An unidentified analyst close to the Kremlin commented last week that
considering Khodorkovskii's alleged financial support for Yabloko, the
Union of Right-Wing Forces (SPS), and the Communist Party and his suggestion
that Russia make a gradual transition to a parliamentary system, the authorities
had every right to act, RFE/RL's Moscow bureau reported on 25 October.
"The oligarch should say 'thank you' that he is still alive and free,"
the analyst said. "In any other country with a similar political
regime, we would have seen his funeral long ago."
Also speaking before Khodorkovskii's arrest, Igor Yurgens, executive
director of the business lobbying group the Russian Union of Industrialists
and Entrepreneurs, told "The Washington Post" on 23 October
that his group was warned by political consultants early this year that
"we have no other way but to put you on the target range, because
you are the oligarchs and this is the election season." According
to Yurgens, the Kremlin "had to find a new threat to mobilize the
masses to vote for Putin and his party in the Duma, and they found one
in the oligarchs." Last June, commentator Yuliya Latynina reported
that the pro-Kremlin United Russia party was in desperate need of a "pre-election
idea," and that the St. Petersburg faction believed the party's battle
cry should be "combating the oligarchs."
While the assault on Yukos might be linked with the upcoming
national elections, some analysts and media outlets have concluded
that the action itself could have a longer-term effect for the
Russian political system. On 27 October, "Kommersant-Daily,"
of which
self-exiled tycoon Boris Berezovskii owns a controlling stake,
compared Khodorkovskii's arrest with actions once taken by
Aleksandr Korzhakov, former security chief for Russian President
Boris Yeltsin, to scare his political opponents in 1996, namely
Yeltsin's then-presidential-campaign manager Anatolii Chubais.

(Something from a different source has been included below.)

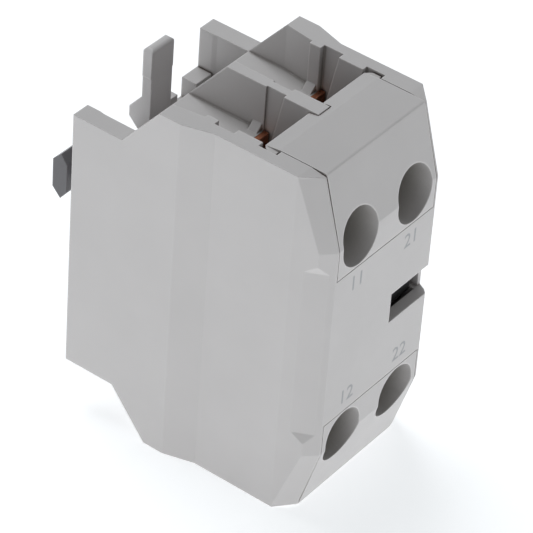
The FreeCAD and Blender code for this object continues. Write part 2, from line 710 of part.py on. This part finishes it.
def make_latch():
    """The release lever: hub, nose, grip and a boss for its spring."""
    lower_half = "latch_width / 2 - latch_flare"
    arm = prism("latch_arm", "X", [
        (LATCH_FRONT, "pivot_level"),
        (LATCH_REAR, "pivot_level"),
        (LATCH_REAR, "nose_foot"),
        (LATCH_REAR + " + nose_lead", "nose_foot"),
        (LATCH_REAR + " + nose_reach", "nose_low"),
        (LATCH_REAR + " + nose_reach", "nose_high"),
        (LATCH_REAR, "nose_top"),
        (LATCH_REAR, "latch_step + bite"),
        (LATCH_FRONT, "latch_step + bite"),
    ], "-(%s)" % lower_half, lower_half)
    grip = block("latch_grip",
                 ("-latch_width / 2", LATCH_FRONT, "latch_step"),
                 ("latch_width / 2", LATCH_REAR, "latch_top"))
    soft = rounded("latch_grip_soft", grip, "latch_round",
                   lambda edge, middle: middle.z > number("latch_top - fit_gap"))
    hub = rod("latch_hub", "X", "hub_radius",
              ("-(%s)" % lower_half, "-pivot_front", "pivot_level"), "2 * (%s)" % lower_half)
    boss = rod("latch_boss", "Y", "boss_radius",
               ("0", LATCH_FRONT + " - boss_height", "latch_spring_level"),
               "boss_height + bite")
    solid = fuse("latch_solid", [arm, soft, hub, boss])
    bore = rod("latch_bore", "X", "pin_radius + pin_gap",
               ("-latch_width", "-pivot_front", "pivot_level"), "2 * latch_width")
    return cut("release_latch", solid, [bore])


def make_carrier():
    """The sliding carrier: coupling head, stem, bridge frame and spigot."""
    rear = [
        ("hook_start", "-hook_face / 2"),
        ("hook_mid", "-hook_height / 2"),
        ("hook_end", "-hook_face / 2"),
        ("hook_end", "hook_face / 2"),
        ("hook_mid", "hook_height / 2"),
        ("hook_start", "hook_face / 2"),
    ]
    head = prism("coupling_head", "X", rear, "-hook_width / 2", "hook_width / 2")
    stem = block("carrier_stem",
                 ("-stem / 2", CAP_REAR, "-stem / 2"),
                 ("stem / 2", "hook_start + bite", "stem / 2"))
    frame = block("bridge_frame",
                  ("-" + BAR_SIDE, STOP_FRONT, "-bar_height / 2"),
                  (BAR_SIDE, BAR_REAR, "bar_height / 2"))
    spigot = block("carrier_spigot",
                   ("-spigot / 2", "-cap_end", "-spigot / 2"),
                   ("spigot / 2", CAP_REAR + " + bite", "spigot / 2"))
    solid = fuse("carrier_solid", [head, stem, frame, spigot])
    hole = block("bridge_window",
                 (POLE + " - bridge_width / 2 - window_gap", STOP_REAR, "-bar_height"),
                 (POLE + " + bridge_width / 2 + window_gap", BAR_FRONT, "bar_height"))
    return cut("contact_carrier", solid, both("bridge_window_left", hole, ACROSS))


def make_cap():
    """The front cap of the carrier with the flag behind the window."""
    disc = rod("cap_disc", "Y", "cap_radius", ("0", "-cap_end", "0"), "cap_thick")
    flag = block("cap_flag",
                 ("0", "-cap_end", "-flag_height / 2"),
                 (INNER_SIDE + " - flag_gap", CAP_REAR, "flag_height / 2"))
    solid = fuse("cap_solid", [disc, flag])
    hole = block("cap_hole",
                 ("-spigot / 2", "-cap_end - past", "-spigot / 2"),
                 ("spigot / 2", CAP_REAR + " + past", "spigot / 2"))
    return cut("carrier_cap", solid, [hole])


def make_terminal():
    """The upper right terminal: plate in its grooves, tongue and threaded burr."""
    plate = block("terminal_plate",
                  ("partition_groove / 2 + groove_gap", PLATE_FRONT, "shelf_top + fit_gap"),
                  (CHAMBER_SIDE + " + groove_depth - groove_gap", PLATE_REAR, FLOOR))
    tongue = block("terminal_tongue",
                   (POLE + " - tongue_width / 2", PLATE_FRONT, "tongue_end"),
                   (POLE + " + tongue_width / 2", PLATE_REAR, "shelf_top + bite"))
    burr = rod("terminal_burr", "Y", "burr_radius",
               (POLE, PLATE_REAR + " - bite", "hole_level"), "burr_height + bite")
    solid = fuse("terminal_solid", [plate, tongue, burr])
    bore = rod("terminal_bore", "Y", "screw_radius + thread_gap",
               (POLE, PLATE_FRONT + " - past", "hole_level"), "burr_height + 2 * past")
    return cut("terminal_upper_right", solid, [bore])


def make_screw():
    """One terminal screw with a slotted head, pointing to the rear."""
    shank = rod("screw_shank", "Y", "screw_radius",
                (POLE, CLAMP_FRONT, "hole_level"), "-(%s) - screw_end" % CLAMP_FRONT)
    head = rod("screw_head", "Y", "screw_head_radius",
               (POLE, HEAD_FRONT, "hole_level"), "screw_head_height")
    slot = block("screw_slot",
                 (POLE + " - recess_length / 2", HEAD_FRONT + " - past",
                  "hole_level - recess_width / 2"),
                 (POLE + " + recess_length / 2", HEAD_FRONT + " + recess_depth",
                  "hole_level + recess_width / 2"))
    return cut("screw", fuse("screw_solid", [shank, head]), [slot])


def make_clamp():
    """One clamp plate, held under a screw head."""
    plate = block("clamp_form",
                  (POLE + " - clamp_width / 2", CLAMP_FRONT, "hole_level - clamp_height / 2"),
                  (POLE + " + clamp_width / 2", CLAMP_REAR, "hole_level + clamp_height / 2"))
    hole = rod("clamp_hole", "Y", "screw_radius + 2 * thread_gap",
               (POLE, CLAMP_FRONT + " - past", "hole_level"), "clamp_thick + 2 * past")
    return cut("clamp_plate", plate, [hole])


def four(name, source):
    """The same solid at all four terminals."""
    left = mirrored(name + "_left", source, ACROSS)
    low_right = mirrored(name + "_low_right", source, UP)
    low_left = mirrored(name + "_low_left", left, UP)
    return group(name, [source, left, low_right, low_left])


def settled(obj):
    """Stand the finished piece on the lower side of the block."""
    if obj.TypeId in ("Part::Cylinder", "Part::Box", "Part::Feature"):
        obj = group(obj.Name + "_set", [obj])
    return place(obj, y="(body_depth - hook_end) / 2", z=TOP)


pieces = {}


def keep(name, obj):
    """Take an object as a finished piece and name it."""
    obj.Label = name
    pieces[name] = obj
    return obj


def keep_below(name, source):
    """The same piece turned over about the middle height."""
    image = mirrored(name, source, UP)
    image.setExpression("Base.z", bind(TOP))
    return keep(name, image)


keep("housing", settled(make_housing()))
cover = keep("terminal_cover_upper", settled(make_cover()))
keep_below("terminal_cover_lower", cover)
keep("rear_base", settled(make_rear_base()))
keep("release_latch", settled(make_latch()))
keep("latch_pin", settled(rod("latch_pin", "X", "pin_radius",
                              ("-%s - ear_thick" % LATCH_SIDE, "-pivot_front", "pivot_level"),
                              "2 * (%s + ear_thick)" % LATCH_SIDE)))
keep("contact_carrier", settled(make_carrier()))
keep("carrier_cap", settled(make_cap()))

terminal = keep("terminal_upper_right", settled(make_terminal()))
keep("terminal_upper_left", mirrored("terminal_upper_left", terminal, ACROSS))
keep_below("terminal_lower_right", terminal)
keep_below("terminal_lower_left", pieces["terminal_upper_left"])

fixed_tip = rod("fixed_tip", "Y", "tip_radius", (POLE, PLATE_REAR, "tip_level"), "tip_thick")
moving_tip = rod("moving_tip", "Y", "tip_radius", (POLE, MOVING_TIP_FRONT, "tip_level"),
                 "tip_thick")
bridge = block("bridge_form",
               (POLE + " - bridge_width / 2", BRIDGE_FRONT, "-bridge_height / 2"),
               (POLE + " + bridge_width / 2", BRIDGE_REAR, "bridge_height / 2"))
contact_spring = coil("contact_spring", "contact_spring_radius", "small_spring_wire",
                      BRIDGE_REAR, BAR_FRONT, 4, POLE, "0")

keep("fixed_contact_tips", settled(four("fixed_contact_tips", fixed_tip)))
right = keep("bridge_tips_right", settled(group("bridge_tips_right",
                                                both("moving_tip_low", moving_tip, UP))))
keep("bridge_tips_left", mirrored("bridge_tips_left", right, ACROSS))
right = keep("contact_bridge_right", settled(bridge))
keep("contact_bridge_left", mirrored("contact_bridge_left", right, ACROSS))
right = keep("contact_spring_right", settled(contact_spring))
keep("contact_spring_left", mirrored("contact_spring_left", right, ACROSS))

keep("return_spring", settled(
    coil("return_spring", "return_spring_radius", "return_spring_wire",
         CAP_REAR, GUIDE_FRONT, 7, "0", "0")))
keep("latch_spring", settled(
    coil("latch_spring", "latch_spring_radius", "small_spring_wire",
         POCKET_REAR, LATCH_FRONT, 4, "0", "latch_spring_level")))

keep("terminal_screws", settled(four("terminal_screws", make_screw())))
keep("clamp_plates", settled(four("clamp_plates", make_clamp())))

doc.recompute()

os.makedirs("parts", exist_ok=True)
for name, obj in pieces.items():
    for state in ("Invalid", "Error"):
        if state in obj.State:
            raise RuntimeError("%s is not sound: %s" % (name, obj.State))
    if obj.Shape.isNull() or not obj.Shape.isValid():
        raise RuntimeError("%s has no valid shape" % name)
    obj.Shape.exportStep("parts/%s.step" % name)
    FreeCAD.Console.PrintMessage("%s %.1f\n" % (name, obj.Shape.Volume))
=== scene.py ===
"""Two-pole auxiliary contact block on a white floor in soft studio light."""
import json
import math

import bmesh
import bpy
from mathutils import Matrix, Vector


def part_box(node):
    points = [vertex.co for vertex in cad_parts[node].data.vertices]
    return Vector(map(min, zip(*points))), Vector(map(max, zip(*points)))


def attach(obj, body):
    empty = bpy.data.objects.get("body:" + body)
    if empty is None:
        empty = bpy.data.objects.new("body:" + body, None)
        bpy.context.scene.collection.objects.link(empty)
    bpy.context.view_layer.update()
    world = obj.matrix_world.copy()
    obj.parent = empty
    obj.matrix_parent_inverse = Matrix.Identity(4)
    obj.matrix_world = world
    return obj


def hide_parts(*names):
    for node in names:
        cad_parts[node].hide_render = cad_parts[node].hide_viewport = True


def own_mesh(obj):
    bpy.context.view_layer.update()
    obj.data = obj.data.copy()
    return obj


MM = 0.001

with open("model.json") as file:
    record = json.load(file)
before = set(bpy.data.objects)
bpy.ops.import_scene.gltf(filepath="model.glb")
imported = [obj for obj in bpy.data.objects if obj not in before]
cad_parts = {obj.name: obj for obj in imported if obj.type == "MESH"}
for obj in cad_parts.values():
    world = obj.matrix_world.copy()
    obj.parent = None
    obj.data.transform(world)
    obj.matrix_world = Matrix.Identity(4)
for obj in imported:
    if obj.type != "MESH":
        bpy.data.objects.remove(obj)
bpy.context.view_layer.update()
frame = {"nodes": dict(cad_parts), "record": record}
nodes = frame["nodes"]
scene = bpy.context.scene

# Places on the block, in metres
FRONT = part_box("housing")[0].y
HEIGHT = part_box("housing")[1].z
MIDDLE = HEIGHT / 2
CENTRE = Vector((0, 0, MIDDLE))
POLE = 5.45 * MM

# Printed numbers: the side and the level of each on the front face, and their height and relief
NUMBERS = {"11": (-1, 1), "21": (1, 1), "12": (-1, -1), "22": (1, -1)}
NUMBER_UP = 8.9 * MM
NUMBER_SIZE = 3.0 * MM
INK = 0.008 * MM

# Round wire: its radius as a share of a wide and of a narrow coil's radius, and its facets
WIDE_COIL = 2.0 * MM
WIDE_COIL_WIRE = 0.077
NARROW_COIL_WIRE = 0.115
STEPS_PER_TURN = 24
WIRE_CORNERS = 10

# Viewing angle and framing of the photograph
CAMERA = {
    "azimuth": -55.0908,
    "elevation": 38.772,
    "roll": -4.3961,
    "distance": 447.44 * MM,
    "lens": 241.34,
    "sensor": 36.0,
    "aim": Vector((5.253, -3.206, 19.196)) * MM,
}

# Colours as they look in the photograph, in sRGB from 0 to 1
PLASTIC = (0.756, 0.743, 0.739)
LATCH = (0.775, 0.762, 0.760)
CARRIER = (0.37, 0.365, 0.375)
# The flag is near black, so it stands as painted shade in the window behind it
FLAG_AS_SHADE = (0.10, 0.10, 0.10)
# Painted shade in seams and narrow gaps between parts, a dark brown
SEAM_SHADE = (0.36, 0.31, 0.28)
COPPER = (0.88, 0.59, 0.46)
STEEL = (0.70, 0.70, 0.70)
SILVER = (0.88, 0.87, 0.84)
PRINT = (0.62, 0.62, 0.63)
FLOOR = (0.93, 0.93, 0.93)

# Painted shade deep inside a hole: how much of each channel is left there
HOLE_SHADE = (0.57, 0.56, 0.49)
# Painted highlight: how much lighter an edge is
EDGE_HIGHLIGHT = 1.15

# Painted highlight and painted shade on the plastic, by the open share of what a point sees within
# a reach in metres.
# The painted colour is full where the share is below low, and there is none where it is above
# high.
# Painted highlight along convex edges
PAINTED_EDGE_HIGHLIGHT = {"reach": 0.2 * MM, "low": 0.55, "high": 0.95, "inside": True}
# Painted shade deep in holes and recesses
PAINTED_HOLE_SHADE = {"reach": 8.0 * MM, "low": 0.12, "high": 0.50}
# Painted shade in seams and narrow gaps between parts
PAINTED_SEAM_SHADE = {"reach": 0.6 * MM, "low": 0.45, "high": 0.85, "local": False,
              "edge": 0.3 * MM, "over": 0.4 * MM}

# Radius of the softly rounded edges
SOFT_EDGE = 0.25 * MM
COVER_EDGE = 0.15 * MM

# Samples of the nodes that look at the surfaces around a point
NEAR_SAMPLES = 6

# Noise lies mostly between these two values
NOISE_LOW, NOISE_HIGH = 0.3, 0.7

# Noise scales of the plastic, of the metal and of the floor, per metre
CLOUDS, SHEEN, GRAIN = 90.0, 500.0, 6000.0
TARNISH, DRAWN, FINE_DRAWN = 700.0, 1500.0, 5000.0
FLOOR_CLOUDS = 3.0
# The metal's noise is squeezed along Z, so the drawn lines lie across it
DRAWN_SQUEEZE = (1, 1, 12)
GRAIN_DEPTH = 0.006 * MM
DRAWN_DEPTH = 0.003 * MM

# Light of the surroundings and of the floor, on the block and as the camera sees it
COOL = (0.967, 0.998, 1.02)
WORLD_LEVEL = 0.30
FLOOR_GLOW = 0.95
FLOOR_SEEN = 0.56

# The floor reaches this far and lies a hair under the block, so that no two faces coincide
FLOOR_REACH = 3.0
FLOOR_GAP = 0.02 * MM

# Square lamps: the place of each in metres and its power in watts
LAMP_SIZE = 0.4
LAMPS = {
    "top_lamp": ((0.1, 0.3, 0.7), 2.4),
    "left_lamp": ((-0.55, 0.3, 0.1), 0.17),
}

# Edges steeper than these, in degrees, stay sharp, and some pieces have creases that are shallower
CREASE = 30.0
COIL_CREASE = 60.0
CREASES = {
    "housing": 5.0,
    "terminal_cover_upper": 7.0,
    "terminal_cover_lower": 7.0,
    "rear_base": 12.0,
    "release_latch": 12.0,
}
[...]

The upshot of that event was that Yeltsin dismissed Korzhakov
and his comrades-in-arms, FSB Director Mikhail Barsukov and First
Deputy Prime Minister Oleg Soskovets. Yeltsin made a choice in favor
of Russia's "democratic future," according to the daily, while
"today the choice before Putin is the same -- strengthen democratic
institutions or the KGBization of Russia's system of power."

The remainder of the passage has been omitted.